Sunday, April 24, 2016

The personal effects of pseudoscience

My son Nick!


We're all aware of the numerous themes that encompass the use of pseudoscience.  As a refresher, pseudoscience is the claim, belief or practice presented as science, yet devoid of any validation through the use of scientific methodology.

There are numerous examples of pseudoscience and rather than list them, it's easier to search on-line and find a comprehensive listing.

I have a 27 year old son who has autistic traits.  He's on the spectrum, not having full blown autism, yet readily noticeable when having a conversation with him.  To make it easier for everyone else, my wife and I will tell people that he has autism, because that term is readily known and easier to intellectually digest, but to explain the spectrum traits tends to be somewhat of a challenge.

My son is considered high functioning.  Through years of early interventions and forcing school districts to provide quality IEP programs for special education, my son is on the verge of receiving his AA degree through one of the local community colleges.  It's been a long arduous road for him.

My son knows that he is "different."  His ability to learn, process and retain information is slowed.  Abstract thoughts for the most part is fleeting, as he is still (probably always will) a concrete thinker.  Despite these intellectual challenges, he is like any normal individual who harbors common hopes, dreams and desires.  His thought process and content tend to be in the present tense, as the future is too abstract of a concept to logically contemplate.

He is a computer savant.  He cannot read an English essay or short story for comprehension, but he can read a computer tech manual word for word.  Digest the conceptual aspects and discuss the concepts in a logical and meaningful manner.  He has built his own computer from scratch always chasing that mythical and allusive high clock speed.  Yet his down fall in the abstract world of computer hardware and software is the concrete idea that "more is better."  The glass is always mentally perceived as half empty.

Those who have autistic traits tend to be overly obsessive-compulsive and somewhat ritualistic.  My son is no different as his OCD traits gravitate towards collecting data...lots of data.  He is a data miner.  He mines for data that is mostly irrelevant to my wife or myself, but has significant meaning for him.

Despite the above, and like I stated, my son knows that he is different.  He looks for science to cure his autistic traits.  He has researched the future for the use of biological nanobots to repair damaged parts of his  brain.  Yes, I've told him that such things may be in the offering, but this technology may still be years in the research phases and still may offer no curative measures for him.

Last night, while at work, he calls me and tells me that he has watched the most amazing video that may offer hope and it was from a gentleman named Bruce Lipton who stated that people such as my son can alter their core genetics and DNA through a person's beliefs.  

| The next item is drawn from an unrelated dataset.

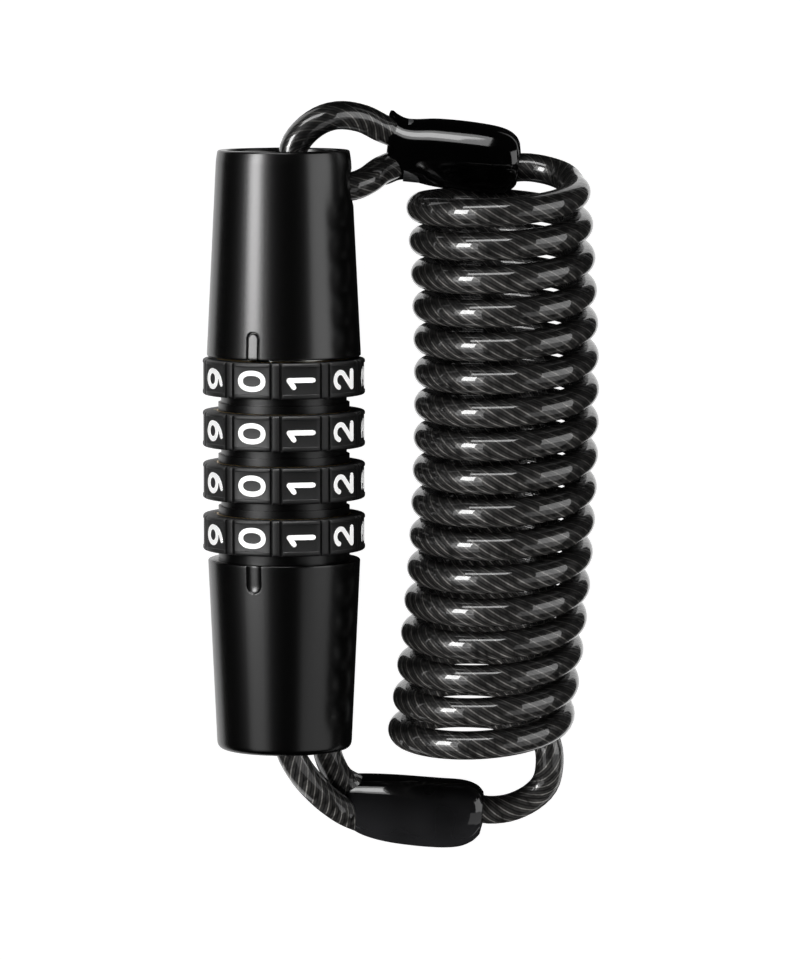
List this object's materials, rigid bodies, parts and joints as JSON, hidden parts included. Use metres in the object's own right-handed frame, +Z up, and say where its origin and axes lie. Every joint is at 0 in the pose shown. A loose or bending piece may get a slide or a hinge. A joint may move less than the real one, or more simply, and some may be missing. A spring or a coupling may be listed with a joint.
{
  "type": "combination cable lock",
  "caption": "Barrel combination lock with number dials and a coiled steel cable, its eyes crimped under glossy sleeves; the plug half slides out to open.",
  "frame": {"origin": "on the table under the middle of the lock body", "axes": "+Y along the barrel towards the plug half, +X towards the coiled cable, +Z up, the lock lying on a table"},
  "size_m": [0.0487, 0.0934, 0.0228],
  "materials": {
    "housing": "satin black enamel on cast zinc",
    "number_ring": "fine matte black with white figures",
    "brass": "plain",
    "spacer": "matte",
    "steel": "turned",
    "ferrule": "crimped",
    "crimp_cover": "high gloss",
    "cable": "clear smoke-black cover over twisted steel strands"
  },
  "bodies": {
    "barrel": {"base_housing": "housing", "barrel_sleeve": "steel", "sleeve_pin": "steel", "base_anchor_pin": "steel", "spacer_ring_1": "spacer", "spacer_ring_2": "spacer", "spacer_ring_3": "spacer", "base_washer": "spacer", "top_washer": "steel", "retaining_clip": "steel", "click_spring": "steel", "base_ferrule": "ferrule", "base_crimp_cover": "crimp_cover", "base_cable_end": "cable", "cable_coil": "cable"},
    "plug": {"plug_housing": "housing", "plug_shaft": "steel", "plug_pin": "steel", "plug_ferrule": "ferrule", "plug_crimp_cover": "crimp_cover", "plug_cable_end": "cable"},
    "dial_1": {"number_ring_1": "number_ring", "code_ring_1": "brass"},
    "dial_2": {"number_ring_2": "number_ring", "code_ring_2": "brass"},
    "dial_3": {"number_ring_3": "number_ring", "code_ring_3": "brass"},
    "dial_4": {"number_ring_4": "number_ring", "code_ring_4": "brass"}
  },
  "joints": [
    {"name": "plug_slide", "type": "slide", "parent": "barrel", "child": "plug", "axis": [0, 1, 0], "range_m": [0, 0.045], "deforming": ["cable_coil"]},
    {"name": "dial_1_turn", "type": "hinge", "parent": "barrel", "child": "dial_1", "pos_m": [0, 0.0092, 0.01], "axis": [0, 1, 0], "continuous": true, "deforming": ["click_spring"]},
    {"name": "dial_2_turn", "type": "hinge", "parent": "barrel", "child": "dial_2", "pos_m": [0, 0.0028, 0.01], "axis": [0, 1, 0], "continuous": true, "deforming": ["click_spring"]},
    {"name": "dial_3_turn", "type": "hinge", "parent": "barrel", "child": "dial_3", "pos_m": [0, -0.0036, 0.01], "axis": [0, 1, 0], "continuous": true, "deforming": ["click_spring"]},
    {"name": "dial_4_turn", "type": "hinge", "parent": "barrel", "child": "dial_4", "pos_m": [0, -0.01, 0.01], "axis": [0, 1, 0], "continuous": true, "deforming": ["click_spring"]}
  ]
}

Lipton? Warning bells went off in my mind.  I quickly pulled up Lipton and his work on my computer and my suspicions were confirmed.  My son was pulled into the lure of pseudoscience's siren call.

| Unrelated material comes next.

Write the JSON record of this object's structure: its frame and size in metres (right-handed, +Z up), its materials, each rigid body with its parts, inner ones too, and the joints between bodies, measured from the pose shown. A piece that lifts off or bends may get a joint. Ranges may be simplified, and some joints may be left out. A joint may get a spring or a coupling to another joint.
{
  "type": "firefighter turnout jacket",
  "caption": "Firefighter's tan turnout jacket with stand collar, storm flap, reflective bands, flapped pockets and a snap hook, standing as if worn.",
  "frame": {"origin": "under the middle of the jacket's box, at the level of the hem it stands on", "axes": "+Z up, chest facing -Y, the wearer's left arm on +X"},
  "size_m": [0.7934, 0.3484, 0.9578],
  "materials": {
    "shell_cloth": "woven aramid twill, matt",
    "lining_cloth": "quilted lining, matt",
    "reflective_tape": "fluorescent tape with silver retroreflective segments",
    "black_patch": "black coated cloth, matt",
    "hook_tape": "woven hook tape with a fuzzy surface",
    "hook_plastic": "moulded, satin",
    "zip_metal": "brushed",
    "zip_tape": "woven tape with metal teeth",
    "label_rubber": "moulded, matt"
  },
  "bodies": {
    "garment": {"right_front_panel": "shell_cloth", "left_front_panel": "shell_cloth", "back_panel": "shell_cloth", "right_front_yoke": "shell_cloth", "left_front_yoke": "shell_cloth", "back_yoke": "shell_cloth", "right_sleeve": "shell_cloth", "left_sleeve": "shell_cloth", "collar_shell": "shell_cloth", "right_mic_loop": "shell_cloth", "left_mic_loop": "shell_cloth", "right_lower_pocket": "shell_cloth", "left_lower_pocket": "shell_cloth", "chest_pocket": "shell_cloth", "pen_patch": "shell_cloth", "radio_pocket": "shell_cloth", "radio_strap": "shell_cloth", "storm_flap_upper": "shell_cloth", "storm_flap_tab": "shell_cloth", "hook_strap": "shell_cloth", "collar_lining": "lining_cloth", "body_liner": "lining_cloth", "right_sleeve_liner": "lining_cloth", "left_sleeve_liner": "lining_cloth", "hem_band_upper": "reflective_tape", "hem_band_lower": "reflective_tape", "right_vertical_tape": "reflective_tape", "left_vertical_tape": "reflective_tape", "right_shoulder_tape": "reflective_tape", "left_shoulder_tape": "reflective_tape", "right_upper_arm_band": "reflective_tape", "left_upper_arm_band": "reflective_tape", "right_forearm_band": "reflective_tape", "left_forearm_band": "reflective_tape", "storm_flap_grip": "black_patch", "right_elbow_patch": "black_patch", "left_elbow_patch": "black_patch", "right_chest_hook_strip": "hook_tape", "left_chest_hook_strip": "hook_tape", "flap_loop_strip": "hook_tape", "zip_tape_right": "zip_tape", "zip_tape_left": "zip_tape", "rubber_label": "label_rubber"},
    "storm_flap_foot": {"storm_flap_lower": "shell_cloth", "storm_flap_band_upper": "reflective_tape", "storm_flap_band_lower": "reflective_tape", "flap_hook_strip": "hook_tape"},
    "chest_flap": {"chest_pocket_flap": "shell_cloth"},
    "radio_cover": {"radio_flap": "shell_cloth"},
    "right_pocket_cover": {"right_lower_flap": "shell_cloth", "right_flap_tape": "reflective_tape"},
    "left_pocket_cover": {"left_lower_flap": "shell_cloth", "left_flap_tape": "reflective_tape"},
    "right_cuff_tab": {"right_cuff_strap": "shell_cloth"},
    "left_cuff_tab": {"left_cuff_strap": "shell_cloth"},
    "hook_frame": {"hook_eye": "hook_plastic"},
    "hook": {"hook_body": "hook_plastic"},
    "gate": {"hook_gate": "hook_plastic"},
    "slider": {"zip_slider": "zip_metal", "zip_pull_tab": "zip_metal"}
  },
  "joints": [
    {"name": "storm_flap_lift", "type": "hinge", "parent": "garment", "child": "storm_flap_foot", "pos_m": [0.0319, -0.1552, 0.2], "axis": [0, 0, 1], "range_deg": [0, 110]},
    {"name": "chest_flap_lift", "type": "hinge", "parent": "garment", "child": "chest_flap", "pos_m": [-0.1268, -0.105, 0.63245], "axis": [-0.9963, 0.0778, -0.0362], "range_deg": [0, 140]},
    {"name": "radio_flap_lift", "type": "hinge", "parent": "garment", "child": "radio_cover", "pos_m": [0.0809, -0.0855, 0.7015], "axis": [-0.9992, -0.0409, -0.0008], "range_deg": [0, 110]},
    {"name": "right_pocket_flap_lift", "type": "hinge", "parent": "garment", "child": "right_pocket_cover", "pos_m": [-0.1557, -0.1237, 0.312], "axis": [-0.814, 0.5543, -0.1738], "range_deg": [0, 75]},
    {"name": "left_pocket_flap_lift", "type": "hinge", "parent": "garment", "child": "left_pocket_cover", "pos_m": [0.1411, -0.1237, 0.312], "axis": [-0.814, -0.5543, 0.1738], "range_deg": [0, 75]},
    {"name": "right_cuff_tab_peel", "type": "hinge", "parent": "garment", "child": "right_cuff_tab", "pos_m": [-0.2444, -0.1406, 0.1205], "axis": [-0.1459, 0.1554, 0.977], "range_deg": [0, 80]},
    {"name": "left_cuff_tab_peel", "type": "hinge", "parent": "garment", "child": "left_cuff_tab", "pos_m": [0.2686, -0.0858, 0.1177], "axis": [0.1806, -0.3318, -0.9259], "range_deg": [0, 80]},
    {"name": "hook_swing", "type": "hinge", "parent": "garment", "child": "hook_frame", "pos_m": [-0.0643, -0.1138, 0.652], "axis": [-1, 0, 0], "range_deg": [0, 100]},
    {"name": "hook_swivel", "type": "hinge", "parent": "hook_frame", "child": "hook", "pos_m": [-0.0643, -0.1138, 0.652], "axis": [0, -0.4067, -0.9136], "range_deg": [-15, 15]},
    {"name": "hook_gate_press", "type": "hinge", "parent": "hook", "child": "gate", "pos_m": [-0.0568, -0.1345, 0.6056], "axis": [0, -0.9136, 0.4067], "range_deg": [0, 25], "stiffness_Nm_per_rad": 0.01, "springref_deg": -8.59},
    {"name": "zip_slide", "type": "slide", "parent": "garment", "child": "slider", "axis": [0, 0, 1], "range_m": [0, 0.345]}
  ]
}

Here is Lipton's wiki page. Plus a simple Google search brings up much more.

"Lipton remains on the sidelines of conventional discussions of epigenetics, basically ignored by mainstream science.[13]
Surgical oncologist David Gorski has described Lipton as a crank who misunderstands evolutionary biology. He notes that some of Lipton's ideas start out based on research from epigenetics but he twists them into a "woo-sphere".[14]

Lipton's cure is merely another remedy from new age alternative medicine.  Or as most like to coin, "integrative medicine."  Lipton's work has been discredited by his peers as lacking any scientific proof of efficacy.  He offers fool's gold to those such as my son.

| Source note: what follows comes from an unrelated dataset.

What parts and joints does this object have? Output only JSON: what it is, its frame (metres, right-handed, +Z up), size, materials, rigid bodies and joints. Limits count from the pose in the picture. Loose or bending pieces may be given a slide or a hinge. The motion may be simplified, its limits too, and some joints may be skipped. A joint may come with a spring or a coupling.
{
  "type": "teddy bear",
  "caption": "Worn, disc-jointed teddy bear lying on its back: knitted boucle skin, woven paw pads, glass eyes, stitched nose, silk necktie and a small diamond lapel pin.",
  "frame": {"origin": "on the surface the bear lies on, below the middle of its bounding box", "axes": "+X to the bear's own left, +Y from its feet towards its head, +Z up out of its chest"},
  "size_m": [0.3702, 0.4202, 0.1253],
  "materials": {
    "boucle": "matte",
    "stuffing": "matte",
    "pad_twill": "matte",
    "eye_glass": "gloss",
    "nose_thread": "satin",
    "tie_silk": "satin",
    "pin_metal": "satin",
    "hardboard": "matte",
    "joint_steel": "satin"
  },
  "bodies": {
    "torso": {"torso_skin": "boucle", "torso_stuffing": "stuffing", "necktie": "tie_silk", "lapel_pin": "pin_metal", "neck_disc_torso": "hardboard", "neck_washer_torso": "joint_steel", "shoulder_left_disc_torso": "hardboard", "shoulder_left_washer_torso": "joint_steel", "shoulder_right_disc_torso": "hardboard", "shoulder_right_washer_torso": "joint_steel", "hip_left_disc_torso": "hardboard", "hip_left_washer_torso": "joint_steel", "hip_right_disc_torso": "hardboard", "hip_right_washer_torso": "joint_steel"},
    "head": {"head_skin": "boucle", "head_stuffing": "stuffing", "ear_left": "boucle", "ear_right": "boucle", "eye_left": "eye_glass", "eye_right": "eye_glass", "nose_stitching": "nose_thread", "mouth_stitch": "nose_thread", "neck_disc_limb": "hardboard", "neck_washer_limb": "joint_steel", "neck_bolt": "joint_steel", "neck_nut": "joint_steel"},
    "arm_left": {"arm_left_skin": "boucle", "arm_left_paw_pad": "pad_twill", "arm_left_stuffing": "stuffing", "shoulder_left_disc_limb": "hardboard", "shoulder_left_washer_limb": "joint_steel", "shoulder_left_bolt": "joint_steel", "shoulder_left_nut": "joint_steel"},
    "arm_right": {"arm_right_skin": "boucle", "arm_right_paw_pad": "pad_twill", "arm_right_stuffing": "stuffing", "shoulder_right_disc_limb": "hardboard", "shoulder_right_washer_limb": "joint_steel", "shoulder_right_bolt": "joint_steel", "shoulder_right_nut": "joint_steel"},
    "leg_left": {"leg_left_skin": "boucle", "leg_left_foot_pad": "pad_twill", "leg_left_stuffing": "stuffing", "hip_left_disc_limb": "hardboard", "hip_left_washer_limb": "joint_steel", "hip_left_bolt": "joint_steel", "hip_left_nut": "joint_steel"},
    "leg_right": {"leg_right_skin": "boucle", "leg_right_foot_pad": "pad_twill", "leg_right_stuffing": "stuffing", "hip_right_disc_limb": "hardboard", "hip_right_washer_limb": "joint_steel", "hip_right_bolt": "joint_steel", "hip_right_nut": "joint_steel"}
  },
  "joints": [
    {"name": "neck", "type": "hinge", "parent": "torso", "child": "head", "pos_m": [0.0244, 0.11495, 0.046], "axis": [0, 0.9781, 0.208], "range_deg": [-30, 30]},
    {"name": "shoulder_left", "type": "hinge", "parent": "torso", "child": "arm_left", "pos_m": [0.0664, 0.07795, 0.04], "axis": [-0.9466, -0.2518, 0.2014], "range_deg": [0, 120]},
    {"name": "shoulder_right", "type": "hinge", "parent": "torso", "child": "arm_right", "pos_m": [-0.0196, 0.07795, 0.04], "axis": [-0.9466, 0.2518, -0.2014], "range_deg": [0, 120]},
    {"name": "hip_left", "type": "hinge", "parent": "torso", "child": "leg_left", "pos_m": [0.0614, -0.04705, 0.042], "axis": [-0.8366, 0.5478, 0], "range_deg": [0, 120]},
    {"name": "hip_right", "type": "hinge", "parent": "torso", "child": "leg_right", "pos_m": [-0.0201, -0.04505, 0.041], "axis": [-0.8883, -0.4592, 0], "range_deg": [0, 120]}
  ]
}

As I explained to my son, there is no cure at this time for those who are autistic or are on the spectrum.  There may be in the distant future, but as of now there is none.  I provided him the analogy of a traffic accident on a high speed interstate highway where traffic back and forth are at a stand still.  In order to mitigate the back up of traffic, detours are put in place to allow traffic to go around the accident.  These detours may not be as efficient as the interstate, but it allows traffic to flow around the accident.  

By the use of early interventions and special education programs, these "detours" are the new information pathways that have formed in my son's brain.  Some may use the term as rewiring, but nonetheless, these new pathways allow the processing of information.  It may not be efficient, but it does get the job done in a long roundabout way.

I do not discourage my son from researching for new methodologies.  I only ask that if he finds something of interest that we both look into it.  I'm a man of complete optimism and instill in my son that his future is still bright and that I will walk down this path with my arm around his shoulders.